Complex Concepts Simplified
• Payment of Bonus Act, 1965: This legislation mandates employers to pay an annual “bonus” to employees in certain industries, including factories. The bonus ranges from a minimum of 8.33% to a maximum of 20% of wages, dependent upon the profits (or “allocable surplus”) generated.
• Factory: Under the Indian Factories Act, 1948, a “factory” is defined by the number of workers employed and whether a manufacturing process is carried out using power. Any establishment meeting these criteria is categorized as a factory, regardless of ownership or charitable purpose.
• Ex Gratia vs. Statutory Bonus: “Ex gratia” payments are voluntary and non-obligatory. A “statutory bonus” is a right conferred upon workers by law and must be paid if the employer falls within the ambit of the Payment of Bonus Act.
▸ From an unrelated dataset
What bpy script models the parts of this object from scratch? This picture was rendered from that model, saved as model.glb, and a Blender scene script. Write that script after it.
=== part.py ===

The Court clarified that ex gratia payments are no substitute for statutory obligations.
• Exemption under Section 32(v) of the Bonus Act: Certain institutions such as the Indian Red Cross Society, or those “not established for purposes of profit,” can avoid paying bonus. However, if these institutions engage in substantial commercial or manufacturing activities, they may forfeit this exemption.
Conclusion
The Supreme Court’s ruling in The Management of Worth Trust v. The Secretary, Worth Trust Workers Union underscores a vital principle: an entity’s charitable character does not automatically shield it from statutory labor obligations if it is concurrently operating an industrial or commercial setup. As a result, any trust or nonprofit organization that generates profit from manufacturing activities will have to comply with labor welfare laws like the Payment of Bonus Act, 1965. This decision marks a significant step toward safeguarding workers employed by organizations that, while charitable in origin, now engage in substantial commercial ventures. The Court’s order also provides a clear directive for institutions to separate purely philanthropic activities from industrial operations if they wish to maintain any potential statutory exemptions under law.